- Born: 5 October 1956 Inari, Finland
- Died: 23 August 2019 (aged 62) Stockholm, Sweden
- Occupations: Musician, songwriter
- Instruments: acoustic steel string guitar, sambur, mandola, buzuki, synthesizer

= Leo Gauriloff =

Finnish singer and composer (1956–2019)

Leo Gauriloff (5 October 1956 – 23 August 2019) was a Skolt Sámi singer, guitarist and composer. He was known mainly for playing acoustic steel string guitars, but he also played other acoustic string instruments, such the sambur, the mandola, the buzuki, as well as synthesizers.

== Biography ==
Gauriloff grew up in Mustola, Inari, in the vicinity of Nellim. He lost his mother in an act of murder, which upset the whole village. He was then raised by his grandmother, from whom he learnt the Skolt Sámi language. Gauriloff built his first guitar from particle board, and he would amplify the sound by pressing it against the boiling pot of the sauna.

There were others, too, in the family who had an active interest in cultural matters. Music became the choice of career for Leo Gauriloff and his older brother Jaakko (born 1939). Their niece Katja Gauriloff became a well-known film director.

Hopes were placed in Leo Gauriloff that he would become the first Skolt Sámi teacher and that we would take up teaching the language at Sevettijärvi. After he had completed his high school studies in the Kuopio Senior High of Music and Dance,
he began his studies at Oulu University. However, he never completed them, and he ended up in Tampere and the local music circles. He never forgot his Skolt Sámi roots and he would sometimes sing in Skolt Sámi, along with Finnish. He would borrow the musical form from various forms of popular music, e.g. the blues, but his scale in singing was wide, and included ditties and ethnic music.
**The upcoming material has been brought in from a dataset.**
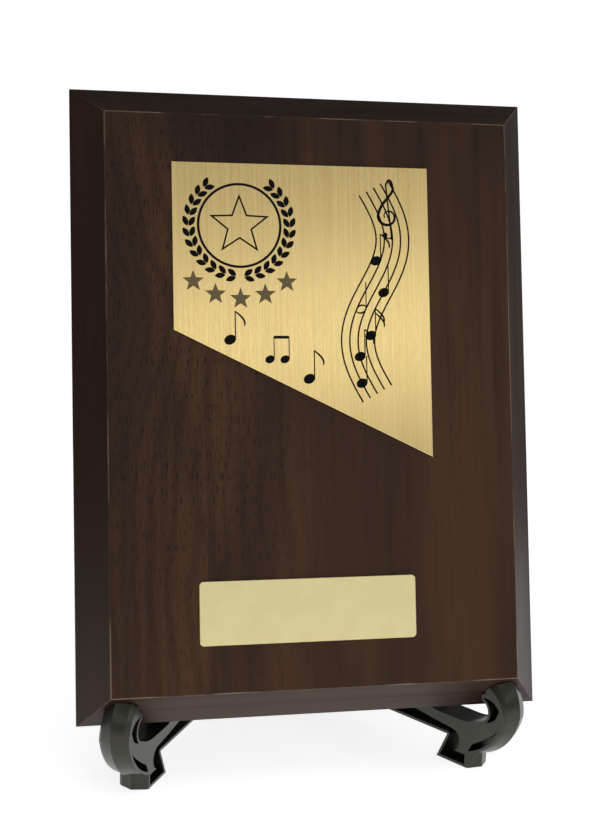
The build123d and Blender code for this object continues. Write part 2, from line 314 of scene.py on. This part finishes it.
paint("hinge_pin", simple("wire", (0.5, 0.5, 0.5, 1), (0.58, 0.58, 0.57, 1), (2, 2, 30), 0.3, 1.0))


# --- the print on the large plate, drawn in board millimetres -----------------------------------
def turned(points, centre, angle=0.0, scale=1.0):
    c, s = cos(angle) * scale, sin(angle) * scale
    return [(centre[0] + x * c - y * s, centre[1] + x * s + y * c) for x, y in points]


def smooth(points, steps):
    """Points along a smooth open curve through the given ones."""
    last = len(points) - 1
    out = []
    for i in range(last):
        a, b, c, d = (points[min(max(i + k, 0), last)] for k in (-1, 0, 1, 2))
        for j in range(steps):
            t = j / steps
            w = (
                -0.5 * t + t ** 2 - 0.5 * t ** 3,
                1 - 2.5 * t ** 2 + 1.5 * t ** 3,
                0.5 * t + 2 * t ** 2 - 1.5 * t ** 3,
                -0.5 * t ** 2 + 0.5 * t ** 3,
            )
            out.append(tuple(sum(k * p[m] for k, p in zip(w, (a, b, c, d))) for m in range(2)))
    out.append(points[-1])
    return out


def ribbon(path, width, closed=False):
    """Quads along a path. width is a number or a function of the share of the way along."""
    n = len(path)
    left, right = [], []
    for i, (x, y) in enumerate(path):
        if closed:
            (ax, ay), (bx, by) = path[i - 1], path[(i + 1) % n]
        else:
            (ax, ay), (bx, by) = path[max(i - 1, 0)], path[min(i + 1, n - 1)]
        length = hypot(bx - ax, by - ay) or 1.0
        w = (width(i / (n - 1)) if callable(width) else width) / 2
        nx, ny = -(by - ay) / length * w, (bx - ax) / length * w
        left.append((x + nx, y + ny))
        right.append((x - nx, y - ny))
    last = n if closed else n - 1
    return [[left[i], left[(i + 1) % n], right[(i + 1) % n], right[i]] for i in range(last)]


def ellipse(cx, cy, rx, ry, angle=0.0, n=28):
    rim = [(rx * cos(2 * pi * i / n), ry * sin(2 * pi * i / n)) for i in range(n)]
    return turned(rim, (cx, cy), angle)


def star(cx, cy, radius):
    """A five-pointed star with one point straight up."""
    corners = []
    for i in range(10):
        r = radius if i % 2 == 0 else radius * STAR_INNER
        a = pi / 2 + i * pi / 5
        corners.append((r * cos(a), r * sin(a)))
    return turned(corners, (cx, cy))


def shrunk(points, centre, share):
    return [(centre[0] + (x - centre[0]) * share, centre[1] + (y - centre[1]) * share) for x, y in points]


def band_between(outer, inner):
    n = len(outer)
    return [[outer[i], outer[(i + 1) % n], inner[(i + 1) % n], inner[i]] for i in range(n)]


def printed(name, polygons, material):
    """A thin raised layer of ink on the large plate, one prism for each outline."""
    mesh = bpy.data.meshes.new(name)
    bm = bmesh.new()
    for points in polygons:
        area = sum(a[0] * b[1] - b[0] * a[1] for a, b in zip(points, points[1:] + points[:1]))
        if abs(area) < FLAT_AREA:
            continue
        ring = points if area > 0 else points[::-1]
        low = [bm.verts.new(board_axes @ Vector((x * MM, y * MM, PLATE_TOP))) for x, y in ring]
        high = [bm.verts.new(board_axes @ Vector((x * MM, y * MM, PLATE_TOP + INK))) for x, y in ring]
        bm.faces.new(high)
        bm.faces.new(low[::-1])
        for i in range(len(ring)):
            j = (i + 1) % len(ring)
            bm.faces.new((low[i], low[j], high[j], high[i]))
    bmesh.ops.triangulate(bm, faces=[f for f in bm.faces if len(f.verts) > 4])
    bm.to_mesh(mesh)
    bm.free()
    mesh.materials.append(material)
    obj = bpy.data.objects.new(name, mesh)
    bpy.context.scene.collection.objects.link(obj)
    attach(obj, "plaque")
    return obj


# emblem: a plain star in a ring, inside an ordinary laurel wreath
EMBLEM = (-23.5, 55.0)
RING_R = 13.0
RING_LINE = 0.78
STAR_R, STAR_LINE = 10.0, 0.85
ring = ellipse(EMBLEM[0], EMBLEM[1], RING_R, RING_R, n=96)
printed("emblem_ring", ribbon(ring, RING_LINE, closed=True), black_ink)
outer_star = star(EMBLEM[0], EMBLEM[1], STAR_R)
printed("emblem_star", band_between(outer_star, shrunk(outer_star, EMBLEM, STAR_LINE)), black_ink)


def leaf(centre, angle, length=3.4, width=1.75):
    """A pointed oval lying along its angle."""
    n = 10
    upper = [(length * (i / n - 0.5), width / 2 * sin(pi * i / n) ** 0.8) for i in range(n + 1)]
    lower = [(x, -y) for x, y in upper[-2:0:-1]]
    return turned(upper + lower, centre, angle)


def spray(side, pairs=12):
    """One half of the wreath: pairs of leaves at even steps. side is 1 for right, -1 for left."""
    out = []
    for i in range(pairs):
        for radius, tilt in ((17.0, -28), (15.0, 28)):
            a = radians(10 + 132 * i / (pairs - 1))
            heading = a + radians(tilt)
            centre = (EMBLEM[0] + side * radius * sin(a), EMBLEM[1] - radius * cos(a))
            out.append(leaf(centre, heading if side > 0 else pi - heading))
    return out


printed("wreath_right", spray(1), black_ink)
printed("wreath_left", spray(-1), black_ink)

# five small stars, evenly spaced on an arc centred below the wreath
SMALL_STARS, STAR_STEP, STAR_ARC = 5, 20.0, 23.0
SMALL_STAR_R, SMALL_STAR_BODY = 3.5, 0.93
bodies, rims = [], []
for i in range(SMALL_STARS):
    a = radians(-90.0 + STAR_STEP * (i - (SMALL_STARS - 1) / 2))
    centre = (EMBLEM[0] + STAR_ARC * cos(a), EMBLEM[1] + STAR_ARC * sin(a))
    shape = star(centre[0], centre[1], SMALL_STAR_R)
    bodies.append(shrunk(shape, centre, SMALL_STAR_BODY))
    rims += band_between(shape, shrunk(shape, centre, SMALL_STAR_BODY))
printed("small_stars", bodies, grey_ink)
printed("small_star_rims", rims, grey_rim)

# a plain five-line staff that waves down the right half of the plate
STAFF_TOP, STAFF_BOTTOM = 68.0, 2.0
STAFF_MID, STAFF_WAVE = 20.0, 6.0
STAFF_GAP = 2.7


def on_staff(t, step):
    """The point a share t of the way down the staff, step half-gaps off its middle line."""
    wave = 2 * pi * t
    x = STAFF_MID + STAFF_WAVE * sin(wave)
    y = STAFF_TOP + (STAFF_BOTTOM - STAFF_TOP) * t
    run, fall = STAFF_WAVE * 2 * pi * cos(wave), STAFF_BOTTOM - STAFF_TOP
    length = hypot(run, fall)
    off = step * STAFF_GAP / 2
    return (x - fall / length * off, y + run / length * off)


lines = []
for step in (-4, -2, 0, 2, 4):
    lines += ribbon([on_staff(i / 60, step) for i in range(61)], 0.50)
printed("staff_lines", lines, black_ink)


def note(x, y, size, flags=1, hollow=False):
    """An ordinary note: a tilted head, a straight stem up its right side, and its flags."""
    tilt = radians(24)
    out = []
    head = ellipse(x, y, 1.28 * size, 1.0 * size, tilt)
    if hollow:
        out += band_between(head, ellipse(x, y, 1.02 * size, 0.62 * size, tilt))
    else:
        out.append(head)
    root = (x + 1.12 * size, y + 0.35 * size)
    height = 5.6 * size
    out += ribbon([root, (root[0], root[1] + height)], 0.24 * size)
    for k in range(flags):
        top = (root[0], root[1] + height * (1 - 0.18 * k))
        curl = [(0.36 * sin(radians(110 * i / 24)), -0.56 * i / 24) for i in range(25)]
        path = [(top[0] + height * px, top[1] + height * py) for px, py in curl]
        out += ribbon(path, lambda t: height * (0.10 * (1 - t) ** 0.5 * (0.35 + t) + 0.012))
    return out


def pair(x, y, size):
    """Two notes joined by a beam."""
    gap = 4.0 * size
    left, right = x + 1.12 * size, x + gap + 1.12 * size
    beam = y + 5.8 * size
    heads = note(x, y, size, flags=0) + note(x + gap, y, size, flags=0)
    return heads + ribbon([(left, beam), (right, beam)], 0.75 * size)


KINDS = (dict(flags=1), dict(flags=0), dict(flags=0, hollow=True), dict(flags=2))
STEPS = (-3, 2, -1, 3, 0, -2)
# the ends of the plate's lower edge, as part of its CAD shape
EDGE_LEFT, EDGE_RIGHT = (-44.6, 22.3), (38.0, -18.3)
EDGE_SLOPE = (EDGE_RIGHT[1] - EDGE_LEFT[1]) / (EDGE_RIGHT[0] - EDGE_LEFT[0])
ROW_START, ROW_STEP, ROW_ABOVE_EDGE = -27.0, 12.5, 5.5
notes = []
for i, step in enumerate(STEPS):
    x, y = on_staff(0.38 + 0.11 * i, step)
    notes += note(x, y, 1.45, **KINDS[i % len(KINDS)])
# a row at even steps, a little above the plate's sloping lower edge
for i, (kind, size) in enumerate(((note, 1.5), (pair, 1.2), (note, 1.5))):
    x = ROW_START + ROW_STEP * i
    edge_y = EDGE_LEFT[1] + EDGE_SLOPE * (x - EDGE_LEFT[0])
    notes += kind(x, edge_y + ROW_ABOVE_EDGE, size)
printed("notes", notes, black_ink)

# the ordinary G clef at the head of the staff
HOOK_Y, HOOK_R = -2.4, 0.42


def arc_points(cx, cy, rx, ry, start, end, n):
    """Points along an elliptical arc, its angles in degrees."""
    angles = [radians(start + (end - start) * i / (n - 1)) for i in range(n)]
    return [(cx + rx * cos(a), cy + ry * sin(a)) for a in angles]


def clef_path():
    """A spiral round the G line, up to the loop, down the stem and round the hook at its foot."""
    spiral = []
    for i in range(13):
        a, r = radians(200 - 32.5 * i), 0.45 + 0.85 * i / 12
        spiral.append((r * cos(a), r * sin(a)))
    loop = arc_points(0.25, 3.7, 0.42, 1.0, -30, 190, 6)
    return spiral + [(-0.75, 1.45)] + loop + arc_points(0, HOOK_Y, HOOK_R, HOOK_R, 0, -150, 4)


def clef(x, y, size, weight):
    path = turned(smooth(clef_path(), 6), (x, y), 0.0, size)
    ball = (x - HOOK_R * size, y + HOOK_Y * size)

    def width(t):
        return weight * size * (0.55 + 0.75 * sin(pi * min(max(t, 0.0), 1.0)) ** 2)

    return ribbon(path, width) + [ellipse(ball[0], ball[1], 0.34 * size, 0.34 * size)]


clef_x, clef_y = on_staff(0.14, 0)
printed("clef", clef(clef_x, clef_y, 2.5, 0.28), black_ink)


# --- floor, light and camera --------------------------------------------------------------------
def floor_sheet():
    """An oval pale floor that reaches a little under half a metre from the object."""
    mesh = bpy.data.meshes.new("floor")
    bm = bmesh.new()
    steps = [2 * pi * i / 96 for i in range(96)]
    bm.faces.new([bm.verts.new((0.38 * cos(a), 0.02 + 0.50 * sin(a), -0.0002)) for a in steps])
    bm.to_mesh(mesh)
    bm.free()
    obj = bpy.data.objects.new("floor", mesh)
    bpy.context.scene.collection.objects.link(obj)
    s = Shader("pale_floor", tilted=False)
    n = s.noise((0.02, 0.02, 0.02), (0, 0, 0), 3.0, 0.5)
    tone = s.mix(s.span(n, 0.3, 0.7), (0.88, 0.88, 0.87, 1), (0.91, 0.91, 0.90, 1))
    s.set(Emission_Color=(1, 1, 1, 1), Emission_Strength=0.80)
    obj.data.materials.append(s.set(Base_Color=tone, Roughness=0.75))


def softbox(name, place, aim, width, height, power):
    light = bpy.data.lights.new(name, "AREA")
    light.shape = "RECTANGLE"
    light.size, light.size_y = width, height
    light.energy = power
    obj = bpy.data.objects.new(name, light)
    obj.location = place
    obj.rotation_euler = (Vector(aim) - Vector(place)).to_track_quat("-Z", "Y").to_euler()
    bpy.context.scene.collection.objects.link(obj)


def studio_world():
    """White behind the object. As light, bright in front, dim to the left, above and behind."""
    world = bpy.data.worlds.new("studio")
    world.use_nodes = True
    bpy.context.scene.world = world
    tree = world.node_tree
    place = tree.nodes.new("ShaderNodeTexCoord")
    parts = tree.nodes.new("ShaderNodeSeparateXYZ")
    tree.links.new(place.outputs["Generated"], parts.inputs[0])
    total = None
    for axis, low, high, at_low, at_high in ((1, -0.8, -0.1, FRONT, 0.0), (0, 0.2, 0.9, 0.0, RIGHT)):
        span = tree.nodes.new("ShaderNodeMapRange")
        span.interpolation_type = "SMOOTHSTEP"
        tree.links.new(parts.outputs[axis], span.inputs["Value"])
        for key, value in (("From Min", low), ("From Max", high), ("To Min", at_low), ("To Max", at_high)):
            span.inputs[key].default_value = value
        add = tree.nodes.new("ShaderNodeMath")
        add.operation = "ADD"
        tree.links.new(span.outputs[0], add.inputs[0])
        if total is None:
            add.inputs[1].default_value = DIM
        else:
            tree.links.new(total, add.inputs[1])
        total = add.outputs[0]
    seen = tree.nodes.new("ShaderNodeLightPath")
    strength = tree.nodes.new("ShaderNodeMix")
    strength.data_type = "FLOAT"
    tree.links.new(seen.outputs["Is Camera Ray"], strength.inputs[0])
    tree.links.new(total, strength.inputs[2])
    strength.inputs[3].default_value = 1.02
    background = tree.nodes["Background"]
    background.inputs["Color"].default_value = (1.0, 1.0, 1.0, 1.0)
    tree.links.new(strength.outputs[0], background.inputs["Strength"])


DIM, FRONT, RIGHT = 0.09, 0.33, 0.10
floor_sheet()
studio_world()
softbox("key", (0.34, -1.02, 0.47), (0, 0, 0.14), 0.9, 0.16, 0.42)
softbox("right", (1.3, -0.1, 0.5), (0, 0, 0.12), 0.9, 1.2, 3.0)
softbox("overhead", (0.0, -0.6, 2.0), (0, 0, 0), 1.8, 1.2, 7.0)

CAMERA = (-0.09113, -0.43904, 0.18703)
AIM = (-0.00518, -0.03355, 0.11924)
ROLL = radians(1.43)
LENS = 58.62
camera = bpy.data.cameras.new("camera")
camera.lens = LENS
camera.sensor_width = 36.0
camera.clip_start = 0.01
view = bpy.data.objects.new("camera", camera)
view.location = CAMERA
look = (Vector(AIM) - Vector(CAMERA)).to_track_quat("-Z", "Y").to_matrix()
view.rotation_euler = (look @ Matrix.Rotation(ROLL, 3, "Z")).to_euler()
bpy.context.scene.collection.objects.link(view)
bpy.context.scene.camera = view
bpy.context.scene.view_settings.view_transform = "Standard"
Leo Gauriloff toured with Nils-Aslak Valkeapää ja Paroni Paakkunainen. He played the guitar on Valkeapää's records entitled Sámi eatnan duoddariid (1978) and Davas ja Geassai (1982). Gauriloff was known especially for performing together with Mikko Perkoila. He played on seven of Perkoila's album releases. But he also played with Heikki Lund and Kiti Neuvonen and had a short stint with Piirpauke in 1984.

Gauriloff also played with Jukka Tervo in the guitar duo Tervo & Gauriloff in the 1970s and 1980s, both in clubs and on major festivals in Finland, such as Provinssirock in Seinäjoki in 1980 and in the Suistomaan soittopäivät in Pori in 1981.

Gauriloff also played second guitar in the documentary film called Kurki josta ei tullut lintua (‘The crane that never became a bird’, 1981).

Juice Leskinen Grand Slam released a single with the pseudonym of Trio Jyrkkäkallio, a single with the title “Kissa ja korttipakka” (‘The cat and a pack of cards’) (1985).

Gauriloff composed the music to the play Skoavdnji, which told about the fate of the Skolt Sámi in World War II and which was premiered in the Sámi theatre Beaivváš in 1994. During 1992–1993 Gauriloff worked with Ahaa Teatteri, which is specialized in children's and youth theater.

Around the turn of the millennia Gauriloff moved to Stockholm, where he worked as a musician as well as in day care centers. He died of cancer at the age of 62.